Of course I made an apology; and asked him to convey it to his friend. He was right about Sydney being half of it. It would be beautiful without Sydney, but not above half as beautiful as it is now, with Sydney added. It is shaped somewhat like an oakleaf – a roomy sheet of lovely blue water, with narrow off-shoots of water running up into the country on both sides between long fingers of land, high wooden ridges with sides sloped like graves. Handsome villas are perched here and there on these ridges, snuggling among the foliage, and one catches alluring glimpses of them as the ship swims by toward the city. The city clothes a cluster of hills and a ruffle of neighboring ridges with its undulating masses of masonry, and out of these masses spring towers and spires and other architectural dignities and grandeurs that break the flowing lines and give picturesqueness to the general effect.…
There are four specialties attainable in the way of social pleasure. If you enter your name on the Visitor’s Book at Government House you will receive an invitation to the next ball that takes place there, if nothing can be proven against you. And it will be very pleasant; for you will see everybody except the Governor, and add a number of acquaintances and several friends to your list. The Governor will be in England. He always is. The continent has four or five governors, and I
do not know how many it takes to govern the outlying archipelago; but anyway you will not see them.…
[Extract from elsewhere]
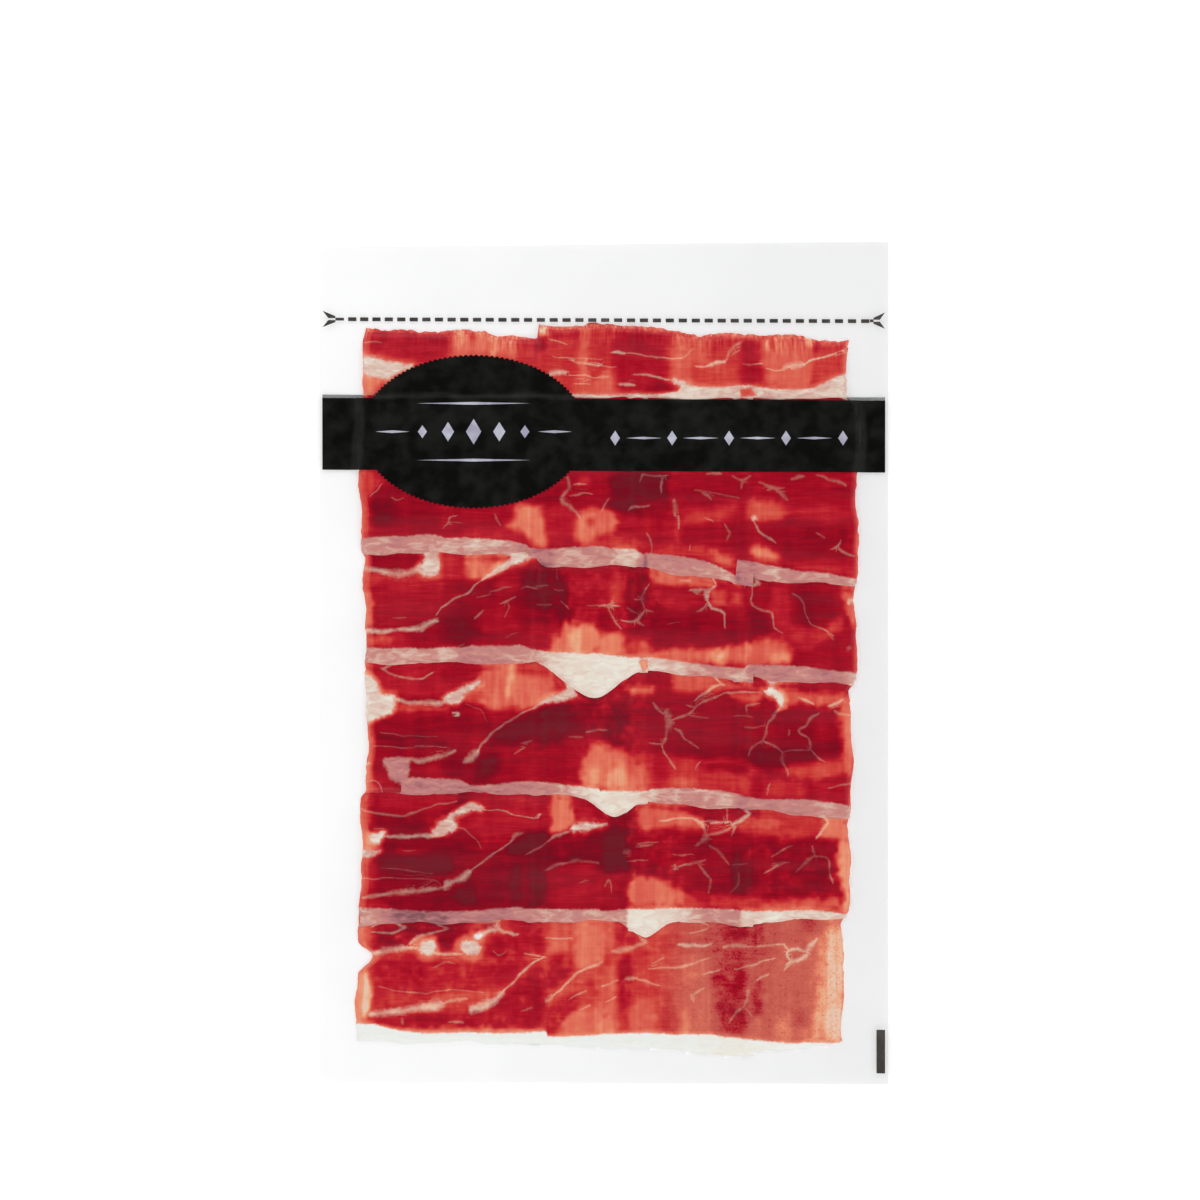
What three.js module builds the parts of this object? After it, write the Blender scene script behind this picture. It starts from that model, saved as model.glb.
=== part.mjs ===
// A vacuum pack of sliced iberian ham, lying on its back with the shown side up.
// Two clear films are sealed round six rows of thin slices. Each row lies over the top of the
// next one, like shingles on a roof, and ends in a strip of fat at its lower edge. A row is
// four slices side by side, which lap over each other at three seams.
// Millimetres, +Z up. The origin is under the middle of the pack, +X points right across it
// and +Y towards the end with the tear line.
import * as THREE from "three";

// The films
const PACK_WIDTH = 200;
const PACK_LENGTH = 296;
const FILM_PAIR = 0.4; // both films where they are sealed on each other
const TOP_CUT_SKEW = 1.6; // the top edge is cut this much lower at its left end
const BOTTOM_CUT_SKEW = 0.7; // and the bottom edge this much higher
const MARGIN_LIFT = 1.6; // how far the loose rim of the margin can curl up off the table
const CURL_WAVES = [95, 130]; // lengths of the curl's waves along X and along Y
const CLING = 1.1; // the run over which the film comes down off an edge of the ham

// The ham
const SLICE = 1.2; // thickness of one slice
const UNDERLAP = 13; // below a fat edge one slice lies alone for this length, then two
const SEAMS = [-23, 12, 49]; // where the four slices of a row meet
const SEAM_LAP = 7; // how wide they lap over each other there
const LAP_RISE = 0.45; // how much the pressed lap stands up
const BUMP_RISE = 0.12; // unevenness of the slices under the film
const BUMP_LENGTH = 70;
const EDGE_WAVER = { size: 0.7, length: 34 }; // how much, and how often, a fat edge wavers
const SIDE_WAVER = { size: 0.8, length: 38 };
const TOP_WAVER = { size: 1.1, length: 52 };

// Heights along Y of a line across the four slices: at its left end, just left and just right of
// the first seam, at the second and the third seam, and at its right end.
const TOP_EDGE = [118.5, 114.9, 119.7, 118.3, 115.4, 114.4];

// Each row, from the tear end down: where it ends along X, its fat edge, and the lump of fat that
// hangs from that edge, as its place along X, its width and how far it hangs down.
const ROWS = [
  { ends: [-84.8, 86.0], edge: [94.5, 94.0, 94.0, 94.0, 93.8, 93.5], lump: [30, 30, 1] },
  { ends: [-86.0, 89.5], edge: [38.0, 38.0, 33.5, 33.5, 28.5, 26.8], lump: [30, 30, 1] },
  { ends: [-84.4, 89.0], edge: [-0.6, -0.5, -1.5, -3.0, -6.0, -8.3], lump: [-4, 40, 10] },
  { ends: [-83.7, 87.4], edge: [-46.3, -46.4, -46.5, -49.5, -51.8, -55.6], lump: [3, 22, 5.5] },
  { ends: [-85.8, 86.7], edge: [-92.5, -91.0, -91.2, -91.5, -92.3, -89.8], lump: [14, 20, 5] },
  { ends: [-87.4, 84.5], edge: [-133.5, -134.2, -135.0, -136.0, -138.0, -134.0], lump: [44, 30, 1] },
];
const SIDE_BLEND = 4; // the run over which one row's end passes into the next one's
const NOTCH = { at: -103.5, height: 12, depth: 5.5 }; // a bite out of the last row's left end

// Lines of the grid that splits the two faces
const MARGIN_COLUMNS = 3;
const SLICE_COLUMNS = [8, 6, 6, 5];
const TEAR_MARGIN_ROWS = 5;
const ROW_LINES = 6;
const BOTTOM_MARGIN_ROWS = 2;

const HALF_WIDTH = PACK_WIDTH / 2;
const HALF_LENGTH = PACK_LENGTH / 2;
const LAST_ROW = ROWS.length - 1;

const mix = (a, b, t) => a + (b - a) * t;
const clamp = (t) => Math.min(1, Math.max(0, t));
const smooth = (t) => clamp(t) ** 2 * (3 - 2 * clamp(t));
const wave = (s, length, shift) => Math.sin((2 * Math.PI * s) / length + shift);

// Two waves that don't repeat together, so that an edge wavers without a rhythm.
function waver(s, { size, length }, shift) {
  return size * (0.65 * wave(s, length, shift) + 0.35 * wave(s, length / 2.3, 2 * shift));
}

// Evenly spaced shares from 0 to 1, both included.
function shares(steps) {
  return Array.from({ length: steps + 1 }, (_, i) => i / steps);
}

// The cut edges of the films.
function packTop(x) {
  return HALF_LENGTH - TOP_CUT_SKEW * smooth((HALF_WIDTH - x) / PACK_WIDTH);
}

function packBottom(x) {
  return -HALF_LENGTH + BOTTOM_CUT_SKEW * smooth((HALF_WIDTH - x) / PACK_WIDTH);
}

// A line across the four slices, with a step at the first seam.
function acrossSlices([leftEnd, beforeFirst, afterFirst, ...others], [left, right], x) {
  if (x < SEAMS[0]) return mix(leftEnd, beforeFirst, (x - left) / (SEAMS[0] - left));
  const places = [...SEAMS, right];
  const heights = [afterFirst, ...others];
  const n = places.findIndex((place, i) => i > 0 && x <= place);
  const to = n > 0 ? n : places.length - 1;
  return mix(heights[to - 1], heights[to], (x - places[to - 1]) / (places[to] - places[to - 1]));
}

function hamTop(x) {
  return acrossSlices(TOP_EDGE, ROWS[0].ends, x) + waver(x, TOP_WAVER, 1);
}

function fatEdge({ ends, edge, lump: [at, width, drop] }, x) {
  const hang = drop * smooth(1 - Math.abs(x - at) / (width / 2));
  return acrossSlices(edge, ends, x) - hang + waver(x, EDGE_WAVER, edge[0]);
}

// How far the rows reach on the left side, 0, or the right side, 1.
function hamSide(side, y) {
  let reach = ROWS[0].ends[side];
  for (let n = 1; n <= LAST_ROW; n += 1) {
    const edgeAbove = ROWS[n - 1].edge.at(-side);
    reach = mix(reach, ROWS[n].ends[side], smooth((edgeAbove - y) / SIDE_BLEND + 0.5));
  }
  const bite = side === 0 ? NOTCH.depth * smooth(1 - Math.abs(y - NOTCH.at) / (NOTCH.height / 2)) : 0;
  return reach + bite + waver(y, SIDE_WAVER, side);
}

// The grid lines from left to right. away is 0 on the ham and 1 on the pack's cut edge, and lap
// says that the line runs along the top of a seam's lap.
function columnLines() {
  const lines = [];
  const addHam = (steps, from, to, lap) => {
    for (const t of shares(steps)) {
      lines.push({ away: 0, ham: true, lap, at: (y) => mix(from(y), to(y), t) });
    }
  };
  const left = (y) => hamSide(0, y);
  const right = (y) => hamSide(1, y);

  for (const t of shares(MARGIN_COLUMNS)) {
    lines.push({ away: 1 - t, at: (y) => mix(-HALF_WIDTH, left(y) - CLING, t) });
  }
  SLICE_COLUMNS.forEach((steps, n) => {
    const from = n > 0 ? () => SEAMS[n - 1] + SEAM_LAP / 2 : left;
    const to = n < SEAMS.length ? () => SEAMS[n] - SEAM_LAP / 2 : right;
    addHam(steps, from, to, false);
    if (n < SEAMS.length) {
      const halfTop = SEAM_LAP / 2 - CLING;
      addHam(1, () => SEAMS[n] - halfTop, () => SEAMS[n] + halfTop, true);
    }
  });
  for (const t of shares(MARGIN_COLUMNS)) {
    lines.push({ away: t, at: (y) => mix(right(y) + CLING, HALF_WIDTH, t) });
  }
  return lines;
}

// The grid lines from the tear end down. Each row of slices starts just under the fat edge of the
// row above, and its last line is its own fat edge.
function rowLines() {
  const lines = [];
  for (const t of shares(TEAR_MARGIN_ROWS)) {
    lines.push({ away: 1 - t, at: (x) => mix(packTop(x), hamTop(x) + CLING, t) });
  }
  ROWS.forEach((row, n) => {
    const last = n === LAST_ROW;
    const start = (x) => (n ? fatEdge(ROWS[n - 1], x) - CLING : hamTop(x));
    for (const t of shares(ROW_LINES)) {
      lines.push({ away: 0, ham: true, last, start, at: (x) => mix(start(x), fatEdge(row, x), t) });
    }
  });
  for (const t of shares(BOTTOM_MARGIN_ROWS)) {
    lines.push({ away: t, at: (x) => mix(fatEdge(ROWS[LAST_ROW], x) - CLING, packBottom(x), t) });
  }
  return lines;
}

// The height of the upper film over the ham. The last row has no slice under it.
function hamHeight(column, row, x, y) {
  const under = row.last ? 0 : smooth((row.start(x) - y) / UNDERLAP);
  const lap = column.lap ? LAP_RISE : 0;
  const bumps = wave(x + y, BUMP_LENGTH, 0) + wave(x - 2 * y, 2 * BUMP_LENGTH, 0);
  return FILM_PAIR + SLICE * (1 + under) + lap + (BUMP_RISE * bumps) / 2;
}

// The rim of the margin curls up in soft waves, and the ham's underside stays flat.
function marginLift(away, x, y) {
  const [alongX, alongY] = CURL_WAVES;
  const curl = (2 + wave(x, alongX, 0.6) + wave(y, alongY, 2)) / 4;
  return MARGIN_LIFT * away ** 2 * curl;
}

// A box whose faces are split along the grid lines, with each corner put on the pack's surface.
function sealedPackGeometry() {
  const columns = columnLines();
  const rows = rowLines();
  const acrossSteps = columns.length - 1;
  const downSteps = rows.length - 1;
  const geometry = new THREE.BoxGeometry(1, 1, 1, acrossSteps, downSteps, 1);
  const corners = geometry.getAttribute("position");
  for (let i = 0; i < corners.count; i += 1) {
    const column = columns[Math.round((corners.getX(i) + 0.5) * acrossSteps)];
    const row = rows[Math.round((0.5 - corners.getY(i)) * downSteps)];
    const upperFace = corners.getZ(i) > 0;
    const x = column.at(row.at(column.at(0)));
    const y = row.at(x);
    const lift = marginLift(Math.max(column.away, row.away), x, y);
    const top = column.ham && row.ham ? hamHeight(column, row, x, y) : lift + FILM_PAIR;
    corners.setXYZ(i, x, y, upperFace ? top : lift);
  }
  geometry.computeVertexNormals();
  return geometry;
}

function sealedPack() {
  const hamUnderFilm = new THREE.MeshStandardMaterial({
    color: 0xa5262c,
    roughness: 0.25,
    metalness: 0,
  });
  const mesh = new THREE.Mesh(sealedPackGeometry(), hamUnderFilm);
  mesh.name = "sealed_pack";
  return mesh;
}

const pack = new THREE.Group();
pack.name = "ham_pack";
pack.add(sealedPack());

export default pack;
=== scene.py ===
# A vacuum pack of sliced iberian ham, lying with its shown side up. Six rows of thin slices lie
# like shingles between two clear films, with a printed band and an oval badge on the upper one.
# Places and sizes are in millimetres in the pack's own frame, and MM turns them into metres.
import math

import bmesh
import bpy
import numpy as np
from mathutils import Matrix, Vector
from mathutils.bvhtree import BVHTree


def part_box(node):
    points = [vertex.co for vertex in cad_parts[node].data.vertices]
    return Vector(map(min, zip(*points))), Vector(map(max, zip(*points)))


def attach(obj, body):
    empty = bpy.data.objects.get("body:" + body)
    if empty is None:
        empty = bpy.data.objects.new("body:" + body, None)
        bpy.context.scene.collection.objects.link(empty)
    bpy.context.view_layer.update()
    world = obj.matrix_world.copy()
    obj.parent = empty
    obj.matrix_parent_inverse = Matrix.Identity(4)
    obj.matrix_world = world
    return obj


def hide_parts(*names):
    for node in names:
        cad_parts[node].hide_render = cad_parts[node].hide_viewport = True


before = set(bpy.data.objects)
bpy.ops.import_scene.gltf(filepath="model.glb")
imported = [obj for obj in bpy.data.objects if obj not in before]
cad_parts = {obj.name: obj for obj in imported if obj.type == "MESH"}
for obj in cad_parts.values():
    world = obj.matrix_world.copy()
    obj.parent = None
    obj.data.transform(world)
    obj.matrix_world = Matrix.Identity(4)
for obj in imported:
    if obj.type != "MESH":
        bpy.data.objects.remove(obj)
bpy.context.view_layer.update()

MM = 0.001
HALF_WIDTH, HALF_LENGTH = (float(high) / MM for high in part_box("sealed_pack")[1][:2])

# The films, as the solid pack has them
TOP_CUT_SKEW = 1.6  # the top edge is cut this much lower at its left end
BOTTOM_CUT_SKEW = 0.7  # and the bottom edge this much higher
CLING = 1.1  # the run over which the film comes down off an edge of the ham
FILM_CELLS = (160, 236)  # cells of the film, about 1.25 mm wide
PLEAT_HEIGHT = 0.34
PLEAT_SPACING = (3.2, 3.8)  # of the pleats beside the ham, and of those beyond its two ends
PLEAT_STRETCH = 9  # a pleat is this much longer than it is wide
PLEAT_REACH = 7  # how far from the ham it has mostly died away
FLAT_RIM = 5  # width along the cut edges where the pleats fade to nothing
EASING_PASSES = 4  # how many times the shoulders of a lap in the film are evened out

# The ham, as the solid pack has it but for what the comments say
FILM_PAIR = 0.4  # both films
SLICE = 1.2
UNDERLAP = 13  # below a fat edge one slice lies alone for this length, then two
LAP_RISE = 0.45  # how much the pressed lap of two slices stands up
LAP_RAMP = 3.5  # the run over which it rises, softer than in the solid
BUMP_RISE = 0.12  # unevenness of the slices under the film
BUMP_LENGTH = 70
SEAMS = (-23, 12, 49)  # where the four slices of a row meet
SEAM_LAP = 7  # how wide they lap over each other there
LAP_SLICE = 0.8  # each of the two slices is pressed this thin in the lap
DIVE_RUN = 2.4  # the run over which the one dives under the other
OVER_END = 0.6  # the run over which the other thins as the lap starts
LAP_DIP = (0.14, 2.4)  # how much the upper slice's end dips in the lap, and over what run
UNDER_FILM = 0.08  # from the outside of the upper film down to the ham
OVER_BACK = 0.1  # from the outside of the back film up to the ham
THIN_END = 2.0  # a slice thins out over this run at its outer edges
EDGE_THICKNESS = 0.2
GRAIN = 0.62  # spacing of the ham's mesh across the pack
SHOWN_CELLS = (30, 98, 66, 84, 80, 76)  # cells of the part of each row that shows, along the pack
CUT_ANGLE = 60  # an edge of a mesh sharper than this, in degrees, is a cut edge
TUCKED_CELLS = 14  # cells of the part of a slice that lies under the row above
TURN_OVERLAP = 2  # how far under the row above the finer cells still go
ONE_LAYER = 3.4  # width of the strip along the left side where the ham is paler
TUCK_SHORT = 3  # a tucked slice starts this far below the top of the row that covers it
EDGE_WAVER = (0.7, 34)  # how much, and how often, a fat edge wavers
SIDE_WAVER = (0.8, 38)
TOP_WAVER = (1.1, 52)
SIDE_BLEND = 4  # the run over which one row's end passes into the next one's
NOTCH = (-103.5, 12, 5.5)  # a bite out of the last row's left end: place, height, depth

# Heights along the pack of a line across the four slices: at its left end, just left and just
# right of the first seam, at the second and the third seam, and at its right end.
TOP_EDGE = (118.5, 114.9, 119.7, 118.3, 115.4, 114.4)
# Where each row ends on the left and on the right
ROW_ENDS = ((-84.8, 86.0), (-86.0, 89.5), (-84.4, 89.0), (-83.7, 87.4), (-85.8, 86.7), (-87.4, 84.5))
# The lower edge of each row. The first lies a little lower than in the solid, under the band.
FAT_EDGES = (
    (93.2, 92.4, 92.4, 92.2, 91.9, 91.6),
    (38.0, 38.0, 33.5, 33.5, 28.5, 26.8),
    (-0.6, -0.5, -1.5, -3.0, -6.0, -8.3),
    (-46.3, -46.4, -46.5, -49.5, -51.8, -55.6),
    (-92.5, -91.0, -91.2, -91.5, -92.3, -89.8),
    (-133.5, -134.2, -135.0, -136.0, -138.0, -134.0),
)
# The lump of fat that hangs from each fat edge: its place, its width and how far it hangs down
LUMPS = ((30, 30, 1), (30, 30, 1), (-4, 40, 10), (3, 22, 5.5), (14, 20, 5), (44, 30, 1))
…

Another of Sydney’s social pleasures is the visit to the Admiralty House; which is nobly situated on high ground overlooking the water. The trim boats of the service convey the guests thither; and there, or on board the flagship, they have the duplicate of the hospitalities of Government House. The admiral commanding a station in British waters is a magnate of the first degree, and he is sumptuously housed, as becomes the dignity of his office.
Third in the list of special pleasures is the tour of the harbor in a fine steam pleasure-launch. Your richer friends own boats of this kind, and they will invite you, and the joys of the trip will make a long day seem short.
And finally comes the shark-fishing. Sydney harbor is populous with the finest breeds of man-eating sharks in the world. Some people make their living catching them; for the government pays a cash bounty on them. The larger the shark the larger the bounty, and some of the sharks are twenty feet long. You not only get the bounty, but everything that is in the shark belongs to you. Sometimes the contents are quite valuable.
1922 D. H. LAWRENCE
British novelist D. H. Lawrence (1885–1930) visited New South Wales with his wife Frieda in 1922, and his experiences fed into his novel Kangaroo, published the following year.
[In which state of mind] they jogged through the city, catching a glimpse from the top of a hill of the famous harbour spreading out with its many arms and legs. Or at least they saw one bay with warships and steamers lying between the houses and the wooded, bank-like shores, and they saw the centre of the harbour, and the opposite squat cliffs – the whole low wooded tableland reddened with suburbs and interrupted by the pale spaces of the many-lobed harbour. The sky had gone grey, and the low tableland into which the harbour intrudes squatted dark-looking and monotonous and sad, as if lost on the face of the earth: the same Australian atmosphere, even here within the area of huge, restless, modern Sydney, whose million inhabitants seem to slip like fishes from one side of the harbour to another.